Derkach: "I found him."
Kuchma: "So, are you two working now?"
Derkach: "We're working. We have another meeting tomorrow. He arrives incognito.
Later in the discussion Derkach revealed a few details about Mogilevich.
Derkach: "He's on good terms with Putin. He and Putin have been in contact since Putin was still in Leningrad."
Kuchma: "I hope we won't have any problems because of this."
Derkach: "They have their own affairs" (The transcript appears in the forthcoming book by J.V. Koshiw, The Politics of Kuchma - the Melnychenko Recordings August 1999 to September 2000).
A second key to the puzzle lies in the alleged relationship between Firtash and Mogilevich in the Eural Trans Gas and RosUkrEnergo, companies involved in the strategically important transit of natural gas from Central Asia to Ukraine which worked closely with Gazprom, the Russian state-owned gas company apparently controlled by Putin.
In December 2005, a confidential Austrian police report noted that:
In August 2005 the FBI gave their Austrian counterparts a confidential report on frauds committed by the SMO (Semion Mogilevich Organization) in connection with gas deliveries from Turkmenistan to the Ukraine and the illegal kickback payments to [a] member of the organization... According to the FBI the actual control of ETG and RUE is held by Ivan Fursin and Oleg Palchikov. Hungarian police reported about an April 2005 meeting in Vienna between Ivan Fursin, Oleg Palchikov and Dmitri Firtash The FBI described Ivan Fursin, Oleg Palchikov and Dmitri Firtash as senior members of the SMO (Austrian Federal Criminal Investigation Agency Report on the Semion Mogilevich Criminal Organization, December 1, 2005).

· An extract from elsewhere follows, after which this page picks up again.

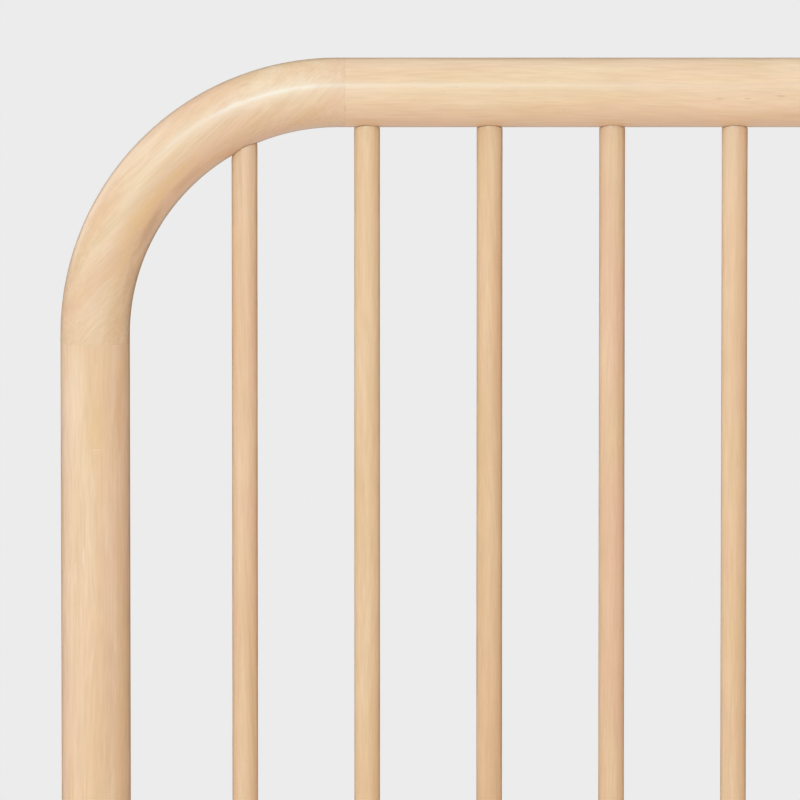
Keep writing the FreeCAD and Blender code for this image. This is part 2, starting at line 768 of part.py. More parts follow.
def make_leg_insert():
    """The flanged metal bush that the foot's stem screws into."""
    body = new_body("leg_insert")
    bore = sizes.stem_diameter / 2 + sizes.thread_clearance
    flange = sizes.insert_flange_diameter / 2
    barrel = sizes.insert_diameter / 2
    turn(body, [(bore, ZERO), (flange, ZERO), (flange, sizes.insert_flange_thickness),
                (barrel, sizes.insert_flange_thickness), (barrel, sizes.insert_length),
                (bore, sizes.insert_length)])
    place(body, x=beam_x, z=sizes.leg_floor_gap)
    keep(body)


def make_foot_stem():
    """The screw foot's stem: button and neck held in the pad, hexagon collar, plain stem."""
    body = new_body("leveller_stem")
    button = sizes.foot_button_diameter / 2
    neck = sizes.foot_neck_diameter / 2
    stem = sizes.stem_diameter / 2
    button_foot = sizes.foot_pad_floor + sizes.foot_snap_clearance
    button_top = button_foot + sizes.foot_button_thickness
    collar_foot = sizes.foot_pad_height + sizes.foot_snap_clearance
    turn(body, [(ZERO, button_foot), (button, button_foot), (button, button_top),
                (neck, button_top), (neck, collar_foot), (stem, collar_foot),
                (stem, sizes.stem_top_level - sizes.stem_chamfer),
                (stem - sizes.stem_chamfer, sizes.stem_top_level), (ZERO, sizes.stem_top_level)])
    collar = body.newObject("PartDesign::AdditivePrism", "hexagon_collar")
    collar.Polygon = 6
    bind(collar, "Circumradius", sizes.foot_hex_width / math.sqrt(3))
    bind(collar, "Height", sizes.foot_hex_height)
    place(collar, z=collar_foot)
    place(body, x=beam_x)
    keep(body)


def make_foot_pad():
    """The nylon pad: a floor disc with a cavity and a lip that snaps over the stem's button."""
    body = new_body("leveller_pad")
    outer = sizes.foot_pad_diameter / 2
    cavity = sizes.foot_button_diameter / 2 + sizes.foot_snap_clearance
    lip = sizes.foot_neck_diameter / 2 + sizes.foot_snap_clearance
    lip_foot = sizes.foot_pad_floor + sizes.foot_button_thickness + 2 * sizes.foot_snap_clearance
    edge = sizes.foot_pad_chamfer
    turn(body, [(ZERO, ZERO), (outer - edge, ZERO), (outer, edge),
                (outer, sizes.foot_pad_height - edge), (outer - edge, sizes.foot_pad_height),
                (lip, sizes.foot_pad_height), (lip, lip_foot), (cavity, lip_foot),
                (cavity, sizes.foot_pad_floor), (ZERO, sizes.foot_pad_floor)])
    place(body, x=beam_x)
    keep(body)


def make_cross_bolt():
    """The bolt through leg and beam, with its nut sunk in the leg's other side."""
    length = 2 * cross_bolt_seat + sizes.cross_nut_thickness
    bolt = make_bolt("cross_bolt_master", sizes.cross_bolt_diameter, length,
                     sizes.cross_bolt_head_diameter, sizes.cross_bolt_head_thickness,
                     sizes.cross_bolt_socket_width)
    nut = new_body("cross_nut_master")
    prism = nut.newObject("PartDesign::AdditivePrism", "hexagon")
    prism.Polygon = 6
    bind(prism, "Circumradius", sizes.cross_nut_width / math.sqrt(3))
    bind(prism, "Height", sizes.cross_nut_thickness)
    drill(nut, "thread", sizes.cross_bolt_diameter + 2 * sizes.glue_gap, sizes.cross_nut_thickness,
          (ZERO, ZERO, ZERO), AXIS_Z)
    group("leg_cross_bolt", [
        (bolt, beam_x - cross_bolt_seat, ZERO, cross_bolt_level, pointing(-AXIS_X)),
        (nut, beam_x + cross_bolt_seat, ZERO, cross_bolt_level, pointing(AXIS_X)),
    ])


# fasteners


def make_bolt(label, diameter, length, head_diameter, head_thickness, socket_width):
    """A flat-headed bolt along Z: its head stands above the origin, its shank hangs below."""
    body = new_body(label)
    shank = diameter / 2
    head = head_diameter / 2
    edge = sizes.bolt_head_chamfer
    turn(body, [(ZERO, -length), (shank - edge, -length), (shank, edge - length), (shank, ZERO),
                (head, ZERO), (head, head_thickness - edge), (head - edge, head_thickness),
                (ZERO, head_thickness)])
    socket(body, "hexagon_socket", socket_width, sizes.bolt_socket_depth, head_thickness)
    return body


def make_barrel_nut():
    """A cross dowel nut along Z with its threaded hole along Y and a slot across its top."""
    body = new_body("barrel_nut_master")
    section = new_sketch(body, "section", "XY_Plane")
    add_circle(section, sizes.barrel_nut_diameter)
    pad(body, section, sizes.barrel_nut_length, centred=True)
    drill(body, "thread", sizes.bolt_diameter + 2 * sizes.glue_gap, sizes.barrel_nut_diameter,
          (ZERO, -sizes.barrel_nut_diameter / 2, ZERO), AXIS_Y)
    slot = body.newObject("PartDesign::SubtractiveBox", "driver_slot")
    bind(slot, "Length", sizes.barrel_nut_diameter)
    bind(slot, "Width", sizes.barrel_nut_slot_width)
    bind(slot, "Height", sizes.barrel_nut_slot_depth)
    place(slot, -sizes.barrel_nut_diameter / 2, -sizes.barrel_nut_slot_width / 2,
          sizes.barrel_nut_length / 2 - sizes.barrel_nut_slot_depth)
    return body


def make_screw(label, length):
    """A countersunk wood screw along Z, head flush with the origin, with a cross recess."""
    body = new_body(label)
    shank = sizes.screw_diameter / 2
    head = sizes.screw_head_diameter / 2
    turn(body, [(ZERO, -length), (shank, sizes.screw_point_length - length), (shank, -screw_head_depth),
                (head, -sizes.screw_rim), (head, ZERO), (ZERO, ZERO)])
    for turn_angle in (0, 90):
        slot = body.newObject("PartDesign::SubtractiveBox", "cross_recess")
        bind(slot, "Length", sizes.screw_cross_span)
        bind(slot, "Width", sizes.screw_cross_width)
        bind(slot, "Height", sizes.screw_cross_depth)
        half_span, half_width = sizes.screw_cross_span / 2, sizes.screw_cross_width / 2
        if turn_angle:
            place(slot, half_width, -half_span, -sizes.screw_cross_depth, turned(turn_angle))
        else:
            place(slot, -half_span, -half_width, -sizes.screw_cross_depth)
    return body


def make_dowel(label, diameter, length):
    """A glued dowel along Z, centred on the seam that it crosses."""
    body = new_body(label)
    section = new_sketch(body, "section", "XY_Plane")
    add_circle(section, diameter)
    pad(body, section, length, centred=True)
    chamfer(body, sizes.dowel_chamfer,
            lambda edge: lies_at(edge, length / 2) or lies_at(edge, -length / 2))
    return body


def make_glide():
    """A nylon glide: a disc under the post with a pin up into it."""
    body = new_body("glide_master")
    disc = sizes.glide_diameter / 2
    pin = sizes.glide_pin_diameter / 2
    edge = sizes.glide_chamfer
    top = sizes.glide_thickness
    pin_top = top + sizes.glide_pin_length
    turn(body, [(ZERO, ZERO), (disc - edge, ZERO), (disc, edge), (disc, top),
                (pin, top), (pin, pin_top), (ZERO, pin_top)])
    return body


def corners():
    """The four post axes, as (x, y, the sign of x, the sign of y)."""
    return [(sx * post_x, sy * board_y, sx, sy) for sy in (1, -1) for sx in (-1, 1)]


def make_fasteners():
    frame_dowel = make_dowel("frame_dowel_master", sizes.frame_dowel_diameter, sizes.frame_dowel_length)
    dowels = []
    for x, y, sx, sy in corners():
        height = headboard_height if sy > 0 else footboard_height
        for side in (-1, 1):
            row_y = y + side * sizes.frame_dowel_spacing / 2
            dowels.append((frame_dowel, x, row_y, joint_level(height), None))
            rail_end = x - sx * elbow_reach
            dowels.append((frame_dowel, rail_end, row_y, height - rail_radius, pointing(AXIS_X)))
    group("frame_dowels", dowels)

    rail_dowel = make_dowel("rail_dowel_master", sizes.rail_dowel_diameter, sizes.rail_dowel_length)
    dowel_inset = rail_radius + sizes.rail_dowel_length / 2 - sizes.rail_dowel_post_depth
    group("side_rail_dowels", [(rail_dowel, x, y - sy * dowel_inset, rail_dowel_level,
                                pointing(AXIS_Y)) for x, y, sx, sy in corners()])

    bolt = make_bolt("side_rail_bolt_master", sizes.bolt_diameter, bolt_seat + bolt_reach,
                     sizes.bolt_head_diameter, sizes.bolt_head_thickness, sizes.bolt_socket_width)
    group("side_rail_bolts", [(bolt, x, y + sy * bolt_seat, z, pointing(sy * AXIS_Y))
                              for x, y, sx, sy in corners() for z in bolt_levels])

    nut = make_barrel_nut()
    group("barrel_nuts", [(nut, x, sy * barrel_nut_y, z, pointing(-sx * AXIS_X))
                          for x, y, sx, sy in corners() for z in bolt_levels])

    glide = make_glide()
    group("post_glides", [(glide, x, y, ZERO, None) for x, y, sx, sy in corners()])


def make_screws():
    slat_screw = make_screw("slat_screw_master", sizes.slat_thickness + sizes.slat_screw_bite)
    ledge_screw = make_screw("ledge_screw_master", sizes.ledge_width + sizes.ledge_screw_bite)
    beam_thickness = beam_height - lower_rail_radius
    beam_screw = make_screw("beam_screw_master", beam_thickness + sizes.beam_screw_bite)
    screws = []
    for i in range(slat_count):
        for side in (-1, 1):
            screws.append((slat_screw, side * ledge_x, first_slat_y + slat_pitch * i,
                           slat_top_level, None))
    for i in range(ledge_screw_count):
        for side in (-1, 1):
            along = -side * (ledge_screw_y + 2 * slat_pitch * i)
            screws.append((ledge_screw, side * (ledge_x - sizes.ledge_width / 2), along,
                           ledge_middle, pointing(-side * AXIS_X)))
    for side in (-1, 1):
        screws.append((beam_screw, beam_x, side * board_y, ledge_top_level, None))
    group("wood_screws", screws)


# build, check and write


def faults(item):
    """What is wrong with a sub-part's shape, as words, or nothing."""
    if item.Shape.isNull() or not item.Shape.Solids:
        return [f"{item.Label}: no solid"]
    return [] if item.Shape.isValid() else [f"{item.Label}: not valid"]


def write(folder):
    os.makedirs(folder, exist_ok=True)
    for item in parts:
        item.Shape.exportStep(os.path.join(folder, item.Label + ".step"))


make_board("headboard", headboard_height, True)
make_board("footboard", footboard_height, False)
for side_name, is_left in (("left", True), ("right", False)):
    make_side_rail(f"{side_name}_side_rail", is_left)
    make_ledge(f"{side_name}_slat_ledge", is_left)
for slat_number in range(slat_count):
    make_slat(f"slat_{slat_number + 1:02d}", first_slat_y + slat_pitch * slat_number)
make_beam()
make_leg()
make_leg_insert()
make_foot_stem()
make_foot_pad()
make_cross_bolt()
make_fasteners()
make_screws()
doc.recompute()

problems = [f"{item.Label}: {item.State}" for item in doc.Objects
            if "Invalid" in item.State or "Error" in item.State]
for part in parts:
    problems += faults(part)
if problems:
    raise RuntimeError("; ".join(problems))
write("parts")
print(len(parts), "sub-parts,", sum(len(p.Shape.Solids) for p in parts), "solids")
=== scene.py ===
import bpy
import bmesh
import math
import random
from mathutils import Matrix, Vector


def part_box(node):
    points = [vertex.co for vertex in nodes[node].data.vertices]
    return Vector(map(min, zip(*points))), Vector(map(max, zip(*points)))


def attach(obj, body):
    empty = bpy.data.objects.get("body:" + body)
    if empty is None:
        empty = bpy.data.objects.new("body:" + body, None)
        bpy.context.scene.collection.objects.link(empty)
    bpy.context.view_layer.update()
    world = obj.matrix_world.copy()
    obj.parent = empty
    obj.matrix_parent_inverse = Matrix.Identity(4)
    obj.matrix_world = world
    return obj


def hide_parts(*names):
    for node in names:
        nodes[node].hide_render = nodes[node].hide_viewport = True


# A spindle bed in pale lacquered wood, seen close up at the top left of its headboard.
# Metres. X is the width, Y runs from footboard to headboard, Z is up.

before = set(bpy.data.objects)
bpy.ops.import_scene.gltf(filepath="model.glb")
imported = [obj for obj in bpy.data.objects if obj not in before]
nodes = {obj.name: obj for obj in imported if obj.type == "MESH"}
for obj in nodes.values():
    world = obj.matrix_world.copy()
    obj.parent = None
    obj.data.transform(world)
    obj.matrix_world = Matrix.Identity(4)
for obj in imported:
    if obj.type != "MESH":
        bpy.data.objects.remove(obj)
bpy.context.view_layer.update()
boxes = {name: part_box(name) for name in nodes}
print("frame loaded:", len(nodes), "nodes")


def middleOf(node):
    low, high = boxes[node]
    return (low + high) / 2


def newGroup(name, inputs, outputs):
    # an input without a value gets one wherever the group is used
    tree = bpy.data.node_groups.new(name, "ShaderNodeTree")
    for label, kind, value in inputs:
        socket = tree.interface.new_socket(label, in_out="INPUT", socket_type=kind)
        if value is not None:
            socket.default_value = value
    for label, kind in outputs:
        tree.interface.new_socket(label, in_out="OUTPUT", socket_type=kind)
    return tree, tree.nodes.new("NodeGroupInput").outputs, tree.nodes.new("NodeGroupOutput").inputs


def plug(tree, socket, value):
    # a socket takes either another node's output or a fixed value
    if isinstance(value, bpy.types.NodeSocket):
        tree.links.new(value, socket)
    elif value is not None:
        socket.default_value = value


def calc(tree, operation, *values):
    node = tree.nodes.new("ShaderNodeMath")
    node.operation = operation
    for slot, value in enumerate(values):
        plug(tree, node.inputs[slot], value)
    return node.outputs[0]


def vectorCalc(tree, operation, *values, scale=None):
    node = tree.nodes.new("ShaderNodeVectorMath")
    node.operation = operation
    for slot, value in enumerate(values):
        plug(tree, node.inputs[slot], value)
    if scale is not None:
        plug(tree, node.inputs["Scale"], scale)
    return node.outputs["Value" if operation in ("LENGTH", "DOT_PRODUCT", "DISTANCE") else "Vector"]


def remap(tree, value, low, high, newLow=0.0, newHigh=1.0, smooth=True):
    node = tree.nodes.new("ShaderNodeMapRange")
    node.interpolation_type = "SMOOTHSTEP" if smooth else "LINEAR"
    for slot, item in zip(("Value", "From Min", "From Max", "To Min", "To Max"),
                          (value, low, high, newLow, newHigh)):
        plug(tree, node.inputs[slot], item)
    return node.outputs["Result"]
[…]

Another document linking Mogilevich to Andras Knopf, the executive director of Eural Trans Gas, the Hungarian gas intermediary company created by Firtash to act as the middleman in the transit of Turkmen gas to Ukraine, is a letter allegedly written by MVD Major-General Alexander Mordovets on November 14, 1998 to the former first Deputy Head of the Department for the Struggle Against Organized Crime of the Russian Ministry of Internal Affairs, in which Mordovets described the close criminal relationship between Knopf and Mogilevich. However, on September 16, 2004, six years after this letter surfaced, Mordovets suddenly recanted. In an affidavit sent to Mark J. MacDougall, a lawyer working for the law firm Akin Gump in Washington, DC., Mordovets claimed that he never wrote this letter implying that it was a forgery.
Mogilevich was arrested in late January 2008 on charges of abetting a tax evasion scheme by Vladimir Nekrasov, the owner of "Arbat Prestige," a chain of Russian cosmetic stores and has remained in jail while the investigation continues to this day. The Russian police insisted that they had been unable to find and arrest Mogilevich in Moscow earlier - yet his photograph, attending services in a Moscow Synagogue appeared on the front page of Izvestia on December 7, 2004.
The official Kremlin version of Mogilevich's role in tax evasion is difficult to believe and it could well turn out to be that Mogilevich was arrested as part of a cover up operation by the Kremlin designed to distance Putin from Firtash and Mogilevich. Putin has remained silent on his links to Firtash and Mogilevich and this might prove to be an opportune moment for western intelligence agencies to shed some light on this murky and far reaching affair.